The thing I think that a lot of people tend to forget, is that so many times we each evaluate the iPhone based on the tech-savvy, über-pseudo-geek people that we all are. The simple fact that we read this site, and took the time to create a login to make posts, makes us a part of this crowd. Simply put, this phone is targeted at both us, AND all those at the other end of the tech-spectrum - Our parents, aunts, friends, and others who could care less about how many megapixels the camera has.

Those individuals - like the poster who went on the rant about comparing the blackberry pearl to the iphone (as described in this article) - always make me laugh, because they're the people who really just don't quite get it. The freakin' SMS app doesn't really take 30 secs to load (ok, maybe that happened once to the guy who wrote the article) it may take 5 at most, but its usually instant. And what about the fact that iPhone does actually do a real backup (albeit, for some reason, a super long one) every so often, so if something happens to your phone you pick right back up where you left off. (that includes, texts, recent calls, settings, ringtones, alarms, images, passwords, everything.)I I'm unaware of any other phone that does this. Let us not confuse a simple 'sync' (which usually takes all of about 15 seconds at most for me with my iphone) with a full backup (which is what the article was talking about taking forever), because then your arguments fails to hold water!
Ok, I digress...

What I really mean to convey is that i think Apple is right on the money, for the most part, with what they are doing with the iPhone. It's not without its flaws, and glaringly absent features... but the funny thing is that even with all these missing features, and "problems" and shortcomings, it still remains almost impossible to walk into any apple or att store and just buy the phone - ALMOST A MONTH AFTER RELEASE. Obviously someone isn't paying attn. to all the whining going on throughout the blogosphere. Nope, in fact, the other 99% of people that aren't out on a message board or forum somewhere are out scheming about how they're going to get their hands on "the hottest thing out right now" (<-- I seriously overheard someone call it that the other day).
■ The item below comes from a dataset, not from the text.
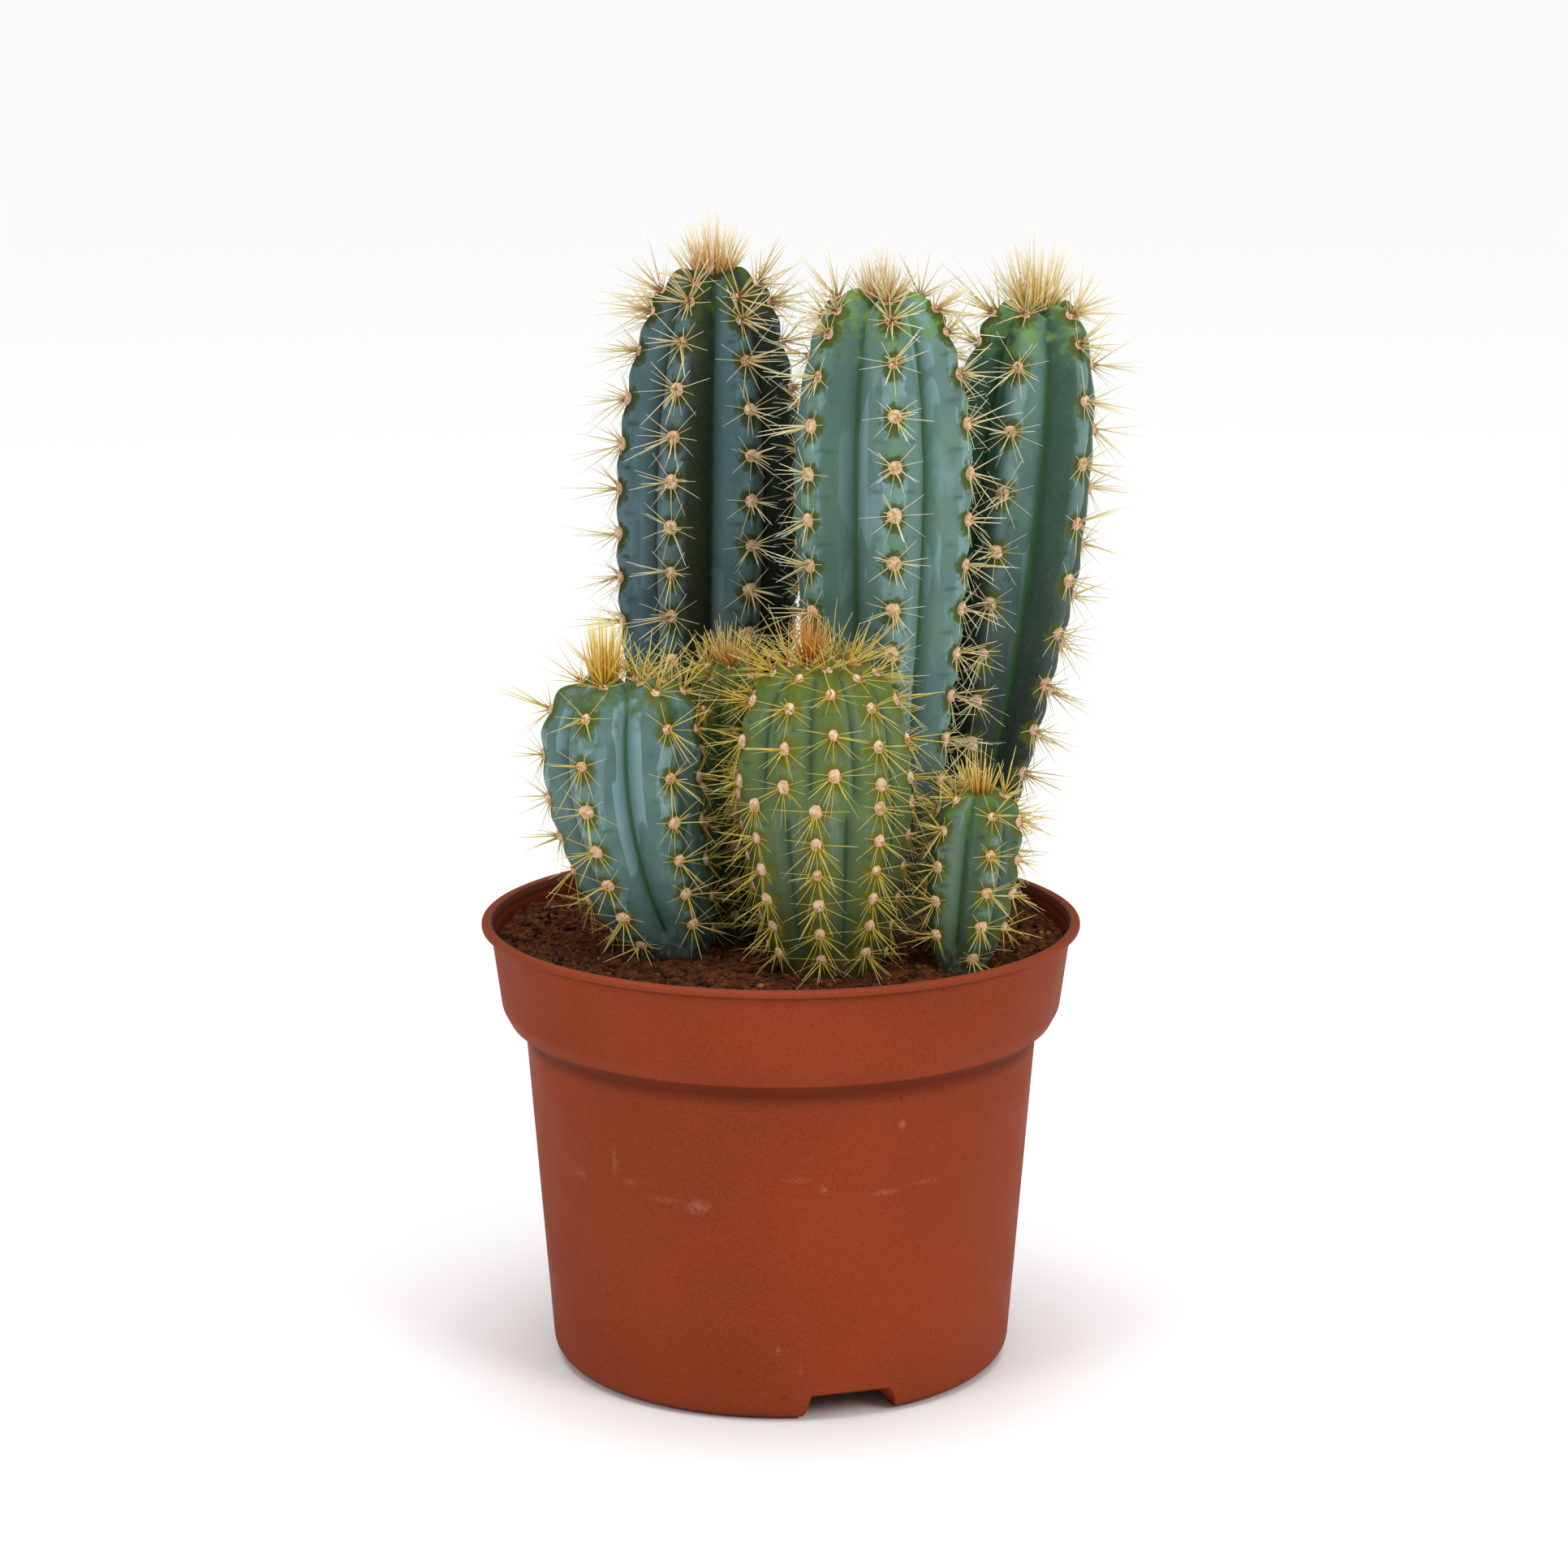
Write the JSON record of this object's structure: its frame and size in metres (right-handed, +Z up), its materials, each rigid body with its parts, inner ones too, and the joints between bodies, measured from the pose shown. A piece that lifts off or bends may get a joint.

No one calls it the "iwishithada3.2megapixelandA2DP-Phone 3G. Because when it all boils down to it... the question many people ask themselves is: How can i get a reasonably priced device that is convenient, does all the stuff i need it to do, does it well, and doesn't completely SUCK BALLS, is fun to use, and allows me to carry less stuff around with me?

And at this point, all signs point to the iPhone.